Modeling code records
☆ ☆ ☆ ☆ ☆ ☆ ☆

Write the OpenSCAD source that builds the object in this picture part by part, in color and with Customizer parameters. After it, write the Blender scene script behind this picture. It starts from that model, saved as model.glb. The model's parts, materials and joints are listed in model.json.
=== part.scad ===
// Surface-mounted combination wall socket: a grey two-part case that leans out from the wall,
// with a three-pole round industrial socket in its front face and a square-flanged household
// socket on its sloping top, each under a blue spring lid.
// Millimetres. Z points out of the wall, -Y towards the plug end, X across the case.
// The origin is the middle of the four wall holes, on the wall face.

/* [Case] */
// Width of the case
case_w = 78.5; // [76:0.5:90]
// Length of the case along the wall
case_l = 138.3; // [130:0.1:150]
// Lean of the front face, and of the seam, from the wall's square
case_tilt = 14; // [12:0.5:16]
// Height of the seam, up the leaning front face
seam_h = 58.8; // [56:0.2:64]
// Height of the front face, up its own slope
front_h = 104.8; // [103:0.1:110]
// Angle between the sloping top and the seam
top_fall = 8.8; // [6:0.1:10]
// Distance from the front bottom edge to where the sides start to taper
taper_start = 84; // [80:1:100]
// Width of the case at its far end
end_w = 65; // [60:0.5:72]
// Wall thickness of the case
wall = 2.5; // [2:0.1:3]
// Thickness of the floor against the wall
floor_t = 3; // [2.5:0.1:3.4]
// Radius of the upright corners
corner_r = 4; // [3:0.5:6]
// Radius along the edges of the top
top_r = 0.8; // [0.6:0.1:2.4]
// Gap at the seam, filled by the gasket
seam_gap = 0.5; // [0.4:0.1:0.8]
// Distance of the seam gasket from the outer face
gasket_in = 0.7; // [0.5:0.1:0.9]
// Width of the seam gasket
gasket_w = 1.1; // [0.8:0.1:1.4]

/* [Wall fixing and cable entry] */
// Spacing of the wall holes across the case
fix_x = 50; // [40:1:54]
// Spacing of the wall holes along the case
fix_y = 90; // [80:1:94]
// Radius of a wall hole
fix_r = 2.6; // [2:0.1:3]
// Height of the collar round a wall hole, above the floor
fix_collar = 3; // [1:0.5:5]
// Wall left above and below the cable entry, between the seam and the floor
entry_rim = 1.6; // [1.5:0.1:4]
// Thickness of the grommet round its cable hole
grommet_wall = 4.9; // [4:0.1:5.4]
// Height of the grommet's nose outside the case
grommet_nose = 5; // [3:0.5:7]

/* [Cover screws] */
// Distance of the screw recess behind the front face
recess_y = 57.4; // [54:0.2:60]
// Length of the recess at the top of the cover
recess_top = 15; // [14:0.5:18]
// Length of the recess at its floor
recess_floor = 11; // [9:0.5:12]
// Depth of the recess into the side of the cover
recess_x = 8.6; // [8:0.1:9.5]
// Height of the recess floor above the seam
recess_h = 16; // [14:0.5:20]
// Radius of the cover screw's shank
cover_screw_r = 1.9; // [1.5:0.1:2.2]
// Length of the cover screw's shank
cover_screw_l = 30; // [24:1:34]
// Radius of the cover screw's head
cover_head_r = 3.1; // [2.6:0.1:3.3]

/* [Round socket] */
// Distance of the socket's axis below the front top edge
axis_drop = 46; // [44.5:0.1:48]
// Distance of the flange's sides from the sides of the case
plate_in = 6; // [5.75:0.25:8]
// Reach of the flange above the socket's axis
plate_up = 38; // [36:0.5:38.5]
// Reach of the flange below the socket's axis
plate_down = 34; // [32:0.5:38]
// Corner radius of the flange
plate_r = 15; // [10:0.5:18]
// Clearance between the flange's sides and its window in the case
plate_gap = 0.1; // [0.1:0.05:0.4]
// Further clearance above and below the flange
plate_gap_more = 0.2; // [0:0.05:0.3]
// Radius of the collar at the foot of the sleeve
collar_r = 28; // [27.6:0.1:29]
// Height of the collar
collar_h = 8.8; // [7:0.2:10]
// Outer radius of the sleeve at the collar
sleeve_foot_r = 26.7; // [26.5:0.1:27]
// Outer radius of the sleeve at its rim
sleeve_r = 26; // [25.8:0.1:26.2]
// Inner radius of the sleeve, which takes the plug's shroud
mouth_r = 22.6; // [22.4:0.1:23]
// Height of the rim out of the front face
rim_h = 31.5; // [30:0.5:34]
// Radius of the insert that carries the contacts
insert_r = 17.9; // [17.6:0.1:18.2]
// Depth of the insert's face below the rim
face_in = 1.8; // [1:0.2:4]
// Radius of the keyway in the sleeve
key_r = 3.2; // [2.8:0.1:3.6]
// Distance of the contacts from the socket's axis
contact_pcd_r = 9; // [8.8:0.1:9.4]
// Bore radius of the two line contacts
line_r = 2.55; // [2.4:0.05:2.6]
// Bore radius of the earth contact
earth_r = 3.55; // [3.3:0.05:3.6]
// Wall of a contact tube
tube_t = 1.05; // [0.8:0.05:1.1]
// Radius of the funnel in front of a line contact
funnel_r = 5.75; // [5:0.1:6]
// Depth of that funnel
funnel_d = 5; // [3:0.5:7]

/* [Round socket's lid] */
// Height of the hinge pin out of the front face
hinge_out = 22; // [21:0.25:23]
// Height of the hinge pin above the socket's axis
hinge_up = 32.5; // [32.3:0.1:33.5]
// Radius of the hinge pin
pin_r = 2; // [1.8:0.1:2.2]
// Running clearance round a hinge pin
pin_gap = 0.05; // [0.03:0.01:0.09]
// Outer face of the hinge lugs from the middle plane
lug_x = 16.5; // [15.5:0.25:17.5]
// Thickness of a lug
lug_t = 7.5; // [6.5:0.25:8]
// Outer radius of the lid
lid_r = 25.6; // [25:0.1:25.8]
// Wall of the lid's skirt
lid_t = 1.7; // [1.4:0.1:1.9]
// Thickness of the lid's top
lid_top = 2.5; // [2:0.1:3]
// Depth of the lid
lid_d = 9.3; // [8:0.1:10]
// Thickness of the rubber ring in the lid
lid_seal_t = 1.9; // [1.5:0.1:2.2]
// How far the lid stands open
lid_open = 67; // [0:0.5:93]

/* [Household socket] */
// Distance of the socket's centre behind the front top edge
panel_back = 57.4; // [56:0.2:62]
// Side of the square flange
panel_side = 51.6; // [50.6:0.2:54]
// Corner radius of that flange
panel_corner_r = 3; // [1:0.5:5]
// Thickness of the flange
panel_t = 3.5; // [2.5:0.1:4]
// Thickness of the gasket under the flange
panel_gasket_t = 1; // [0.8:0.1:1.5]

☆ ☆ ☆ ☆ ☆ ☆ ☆

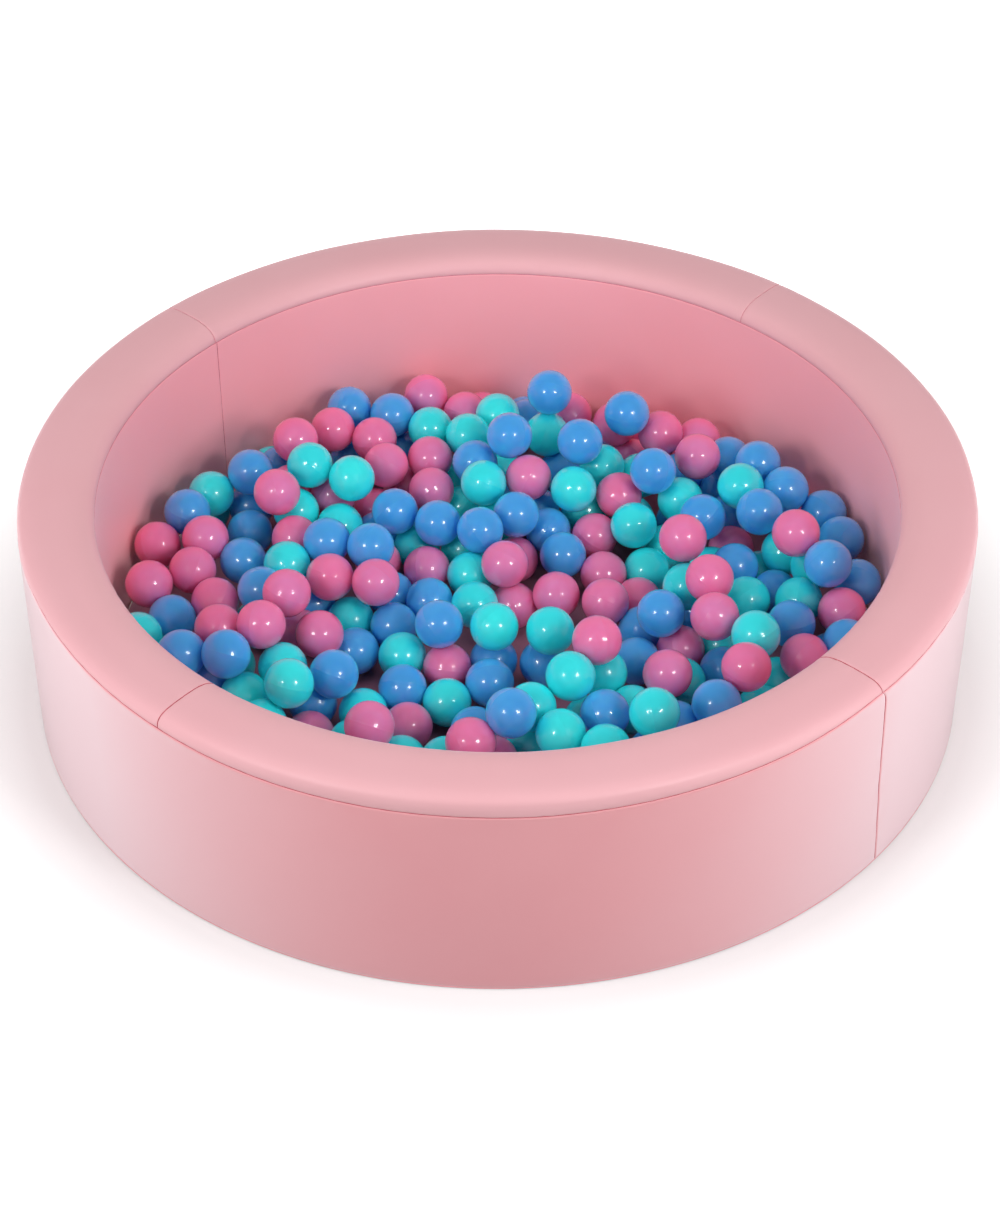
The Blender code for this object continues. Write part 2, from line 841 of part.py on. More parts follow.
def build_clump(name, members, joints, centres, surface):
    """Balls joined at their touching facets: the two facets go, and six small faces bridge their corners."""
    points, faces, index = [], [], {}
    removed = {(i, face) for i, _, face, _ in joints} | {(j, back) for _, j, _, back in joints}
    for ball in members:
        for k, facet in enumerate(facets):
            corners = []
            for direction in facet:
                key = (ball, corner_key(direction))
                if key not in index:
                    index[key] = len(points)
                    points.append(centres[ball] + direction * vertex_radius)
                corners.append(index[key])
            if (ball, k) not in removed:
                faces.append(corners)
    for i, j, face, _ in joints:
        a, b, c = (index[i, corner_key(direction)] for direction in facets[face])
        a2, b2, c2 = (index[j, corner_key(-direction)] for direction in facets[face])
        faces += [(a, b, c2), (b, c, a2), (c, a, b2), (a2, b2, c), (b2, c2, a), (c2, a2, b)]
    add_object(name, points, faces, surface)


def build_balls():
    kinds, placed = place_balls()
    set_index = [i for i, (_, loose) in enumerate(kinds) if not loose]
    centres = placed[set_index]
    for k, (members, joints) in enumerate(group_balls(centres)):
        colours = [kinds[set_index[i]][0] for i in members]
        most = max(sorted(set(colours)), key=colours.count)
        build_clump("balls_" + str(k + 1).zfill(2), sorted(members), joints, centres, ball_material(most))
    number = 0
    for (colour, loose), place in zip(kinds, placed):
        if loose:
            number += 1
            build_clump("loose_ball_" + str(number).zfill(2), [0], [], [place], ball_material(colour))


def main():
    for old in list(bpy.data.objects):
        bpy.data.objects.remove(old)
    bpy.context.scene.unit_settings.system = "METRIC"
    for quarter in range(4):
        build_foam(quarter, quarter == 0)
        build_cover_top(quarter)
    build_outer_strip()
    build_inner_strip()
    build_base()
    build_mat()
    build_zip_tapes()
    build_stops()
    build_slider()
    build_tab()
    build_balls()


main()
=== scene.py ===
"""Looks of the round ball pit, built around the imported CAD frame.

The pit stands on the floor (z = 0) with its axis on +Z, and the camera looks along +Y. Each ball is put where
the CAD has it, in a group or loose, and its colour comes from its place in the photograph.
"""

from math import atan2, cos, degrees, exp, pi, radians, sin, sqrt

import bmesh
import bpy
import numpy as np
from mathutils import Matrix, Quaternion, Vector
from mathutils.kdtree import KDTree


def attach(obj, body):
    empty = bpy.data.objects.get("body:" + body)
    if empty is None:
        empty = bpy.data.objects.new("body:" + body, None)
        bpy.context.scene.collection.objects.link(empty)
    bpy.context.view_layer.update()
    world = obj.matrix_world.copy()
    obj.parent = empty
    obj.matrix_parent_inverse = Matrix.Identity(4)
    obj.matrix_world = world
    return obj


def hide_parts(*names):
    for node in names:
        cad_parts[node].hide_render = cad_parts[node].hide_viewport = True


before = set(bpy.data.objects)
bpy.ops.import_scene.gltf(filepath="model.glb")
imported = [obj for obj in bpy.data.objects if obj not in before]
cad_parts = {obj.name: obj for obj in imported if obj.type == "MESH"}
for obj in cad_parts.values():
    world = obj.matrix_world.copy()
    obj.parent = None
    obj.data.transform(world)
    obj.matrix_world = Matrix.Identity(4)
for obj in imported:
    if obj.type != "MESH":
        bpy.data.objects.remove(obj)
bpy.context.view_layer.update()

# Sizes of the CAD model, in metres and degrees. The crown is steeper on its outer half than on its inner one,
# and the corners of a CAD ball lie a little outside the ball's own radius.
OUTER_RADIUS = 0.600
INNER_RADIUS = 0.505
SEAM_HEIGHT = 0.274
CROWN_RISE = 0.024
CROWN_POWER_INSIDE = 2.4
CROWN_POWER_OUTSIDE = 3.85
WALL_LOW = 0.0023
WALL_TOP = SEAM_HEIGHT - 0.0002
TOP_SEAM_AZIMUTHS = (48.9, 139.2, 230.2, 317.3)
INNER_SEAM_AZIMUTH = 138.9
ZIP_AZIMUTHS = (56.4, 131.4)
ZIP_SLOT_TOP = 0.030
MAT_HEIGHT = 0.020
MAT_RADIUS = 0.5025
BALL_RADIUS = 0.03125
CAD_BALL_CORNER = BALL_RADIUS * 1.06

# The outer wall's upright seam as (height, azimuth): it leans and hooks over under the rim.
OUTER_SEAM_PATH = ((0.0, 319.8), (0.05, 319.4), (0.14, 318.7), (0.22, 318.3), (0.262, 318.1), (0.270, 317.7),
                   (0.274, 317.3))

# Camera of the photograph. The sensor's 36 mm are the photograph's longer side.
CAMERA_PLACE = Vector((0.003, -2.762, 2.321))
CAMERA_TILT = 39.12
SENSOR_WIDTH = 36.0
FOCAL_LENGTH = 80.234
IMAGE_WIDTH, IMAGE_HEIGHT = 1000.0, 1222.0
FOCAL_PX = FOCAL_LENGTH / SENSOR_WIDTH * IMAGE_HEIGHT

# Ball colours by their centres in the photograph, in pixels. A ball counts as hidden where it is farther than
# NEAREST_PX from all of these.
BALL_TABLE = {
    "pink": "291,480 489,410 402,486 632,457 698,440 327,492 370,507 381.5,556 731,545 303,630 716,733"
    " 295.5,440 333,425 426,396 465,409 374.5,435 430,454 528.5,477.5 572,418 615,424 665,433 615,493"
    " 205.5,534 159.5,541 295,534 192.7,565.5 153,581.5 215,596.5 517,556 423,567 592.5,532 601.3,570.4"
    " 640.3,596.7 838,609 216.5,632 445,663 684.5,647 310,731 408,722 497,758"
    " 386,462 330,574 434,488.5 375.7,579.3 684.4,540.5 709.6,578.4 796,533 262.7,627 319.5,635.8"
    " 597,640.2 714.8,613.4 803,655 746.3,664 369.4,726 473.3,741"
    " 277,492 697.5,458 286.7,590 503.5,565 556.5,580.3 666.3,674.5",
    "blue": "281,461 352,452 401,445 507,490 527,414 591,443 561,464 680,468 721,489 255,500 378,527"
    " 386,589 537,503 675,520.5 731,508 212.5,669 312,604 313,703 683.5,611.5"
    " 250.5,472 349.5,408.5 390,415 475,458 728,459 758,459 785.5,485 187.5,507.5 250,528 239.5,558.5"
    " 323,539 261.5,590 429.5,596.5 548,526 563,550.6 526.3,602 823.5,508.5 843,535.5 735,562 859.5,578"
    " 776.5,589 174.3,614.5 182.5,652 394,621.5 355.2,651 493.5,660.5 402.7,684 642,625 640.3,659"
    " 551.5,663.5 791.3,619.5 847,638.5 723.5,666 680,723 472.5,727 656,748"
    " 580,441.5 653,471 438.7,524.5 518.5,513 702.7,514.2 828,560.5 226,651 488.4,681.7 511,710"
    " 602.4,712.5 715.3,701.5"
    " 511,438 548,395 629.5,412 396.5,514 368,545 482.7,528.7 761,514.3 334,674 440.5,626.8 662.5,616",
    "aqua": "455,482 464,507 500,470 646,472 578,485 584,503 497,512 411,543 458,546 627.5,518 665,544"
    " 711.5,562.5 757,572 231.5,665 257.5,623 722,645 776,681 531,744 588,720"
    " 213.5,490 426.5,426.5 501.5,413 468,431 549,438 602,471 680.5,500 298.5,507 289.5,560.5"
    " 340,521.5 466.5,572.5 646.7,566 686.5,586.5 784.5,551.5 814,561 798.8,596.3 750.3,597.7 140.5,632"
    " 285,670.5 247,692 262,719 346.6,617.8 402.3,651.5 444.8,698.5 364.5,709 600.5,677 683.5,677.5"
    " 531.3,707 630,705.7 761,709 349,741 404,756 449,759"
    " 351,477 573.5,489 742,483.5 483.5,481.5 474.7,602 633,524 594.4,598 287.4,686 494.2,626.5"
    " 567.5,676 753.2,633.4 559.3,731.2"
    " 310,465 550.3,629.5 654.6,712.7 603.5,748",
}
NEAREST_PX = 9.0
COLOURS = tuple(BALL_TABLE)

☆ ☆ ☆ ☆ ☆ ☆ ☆

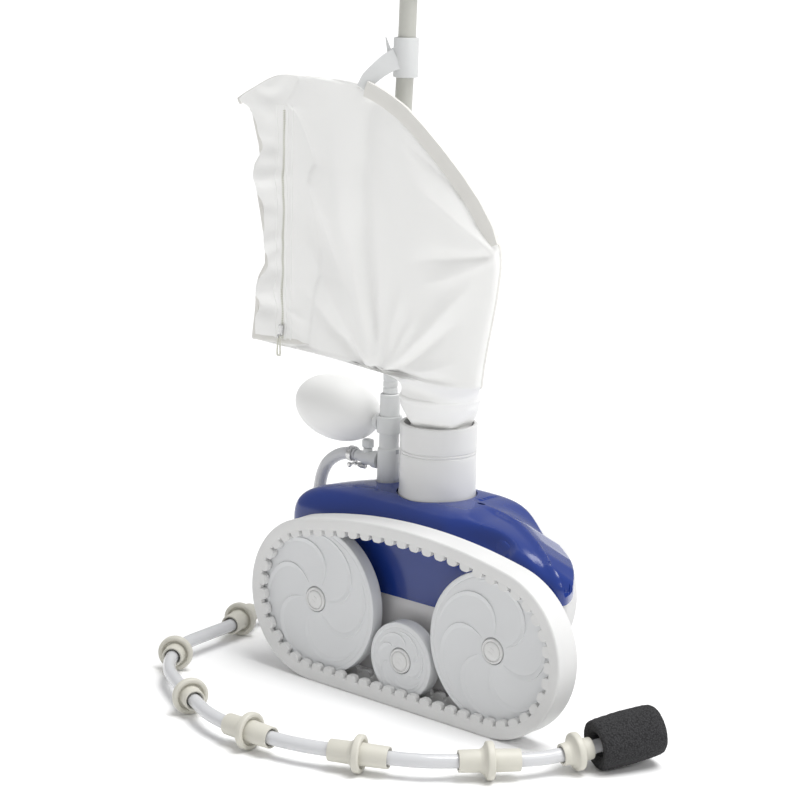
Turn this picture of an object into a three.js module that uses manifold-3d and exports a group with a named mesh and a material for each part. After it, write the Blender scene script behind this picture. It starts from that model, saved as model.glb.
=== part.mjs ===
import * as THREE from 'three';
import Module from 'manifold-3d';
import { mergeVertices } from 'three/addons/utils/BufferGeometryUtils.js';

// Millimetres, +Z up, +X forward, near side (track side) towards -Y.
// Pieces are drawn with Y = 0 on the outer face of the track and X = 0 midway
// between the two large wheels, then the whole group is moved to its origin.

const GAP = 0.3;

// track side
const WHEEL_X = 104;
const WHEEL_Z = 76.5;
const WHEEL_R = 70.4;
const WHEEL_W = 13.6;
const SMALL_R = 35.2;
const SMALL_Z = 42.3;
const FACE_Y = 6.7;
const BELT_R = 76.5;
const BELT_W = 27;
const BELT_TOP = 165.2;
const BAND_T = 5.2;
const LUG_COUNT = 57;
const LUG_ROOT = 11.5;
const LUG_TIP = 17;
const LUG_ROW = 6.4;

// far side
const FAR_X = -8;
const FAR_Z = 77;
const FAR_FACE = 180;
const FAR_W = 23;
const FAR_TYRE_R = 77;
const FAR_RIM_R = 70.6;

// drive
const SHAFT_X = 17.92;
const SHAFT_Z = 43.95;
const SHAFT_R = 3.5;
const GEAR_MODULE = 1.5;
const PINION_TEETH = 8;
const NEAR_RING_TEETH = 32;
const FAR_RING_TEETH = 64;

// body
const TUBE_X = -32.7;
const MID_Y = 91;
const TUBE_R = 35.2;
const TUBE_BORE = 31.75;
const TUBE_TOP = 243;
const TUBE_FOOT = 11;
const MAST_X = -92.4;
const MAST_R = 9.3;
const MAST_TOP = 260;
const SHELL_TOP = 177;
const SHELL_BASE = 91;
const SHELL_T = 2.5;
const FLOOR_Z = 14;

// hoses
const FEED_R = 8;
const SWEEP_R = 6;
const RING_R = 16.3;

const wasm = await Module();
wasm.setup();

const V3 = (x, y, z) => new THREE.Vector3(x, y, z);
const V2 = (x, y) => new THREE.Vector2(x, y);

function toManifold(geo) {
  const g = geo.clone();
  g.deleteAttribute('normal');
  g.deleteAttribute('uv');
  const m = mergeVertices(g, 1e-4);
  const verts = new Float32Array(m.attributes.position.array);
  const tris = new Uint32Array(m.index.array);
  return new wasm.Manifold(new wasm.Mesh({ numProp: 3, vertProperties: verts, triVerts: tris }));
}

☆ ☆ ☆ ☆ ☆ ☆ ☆

Set down, exactly and alone, the run of lines from the line that has "centres = placed[set_index]" to the line that has "imported = [obj".

    centres = placed[set_index]
    for k, (members, joints) in enumerate(group_balls(centres)):
        colours = [kinds[set_index[i]][0] for i in members]
        most = max(sorted(set(colours)), key=colours.count)
        build_clump("balls_" + str(k + 1).zfill(2), sorted(members), joints, centres, ball_material(most))
    number = 0
    for (colour, loose), place in zip(kinds, placed):
        if loose:
            number += 1
            build_clump("loose_ball_" + str(number).zfill(2), [0], [], [place], ball_material(colour))


def main():
    for old in list(bpy.data.objects):
        bpy.data.objects.remove(old)
    bpy.context.scene.unit_settings.system = "METRIC"
    for quarter in range(4):
        build_foam(quarter, quarter == 0)
        build_cover_top(quarter)
    build_outer_strip()
    build_inner_strip()
    build_base()
    build_mat()
    build_zip_tapes()
    build_stops()
    build_slider()
    build_tab()
    build_balls()


main()
=== scene.py ===
"""Looks of the round ball pit, built around the imported CAD frame.

The pit stands on the floor (z = 0) with its axis on +Z, and the camera looks along +Y. Each ball is put where
the CAD has it, in a group or loose, and its colour comes from its place in the photograph.
"""

from math import atan2, cos, degrees, exp, pi, radians, sin, sqrt

import bmesh
import bpy
import numpy as np
from mathutils import Matrix, Quaternion, Vector
from mathutils.kdtree import KDTree


def attach(obj, body):
    empty = bpy.data.objects.get("body:" + body)
    if empty is None:
        empty = bpy.data.objects.new("body:" + body, None)
        bpy.context.scene.collection.objects.link(empty)
    bpy.context.view_layer.update()
    world = obj.matrix_world.copy()
    obj.parent = empty
    obj.matrix_parent_inverse = Matrix.Identity(4)
    obj.matrix_world = world
    return obj


def hide_parts(*names):
    for node in names:
        cad_parts[node].hide_render = cad_parts[node].hide_viewport = True


before = set(bpy.data.objects)
bpy.ops.import_scene.gltf(filepath="model.glb")
imported = [obj for obj in bpy.data.objects if obj not in before]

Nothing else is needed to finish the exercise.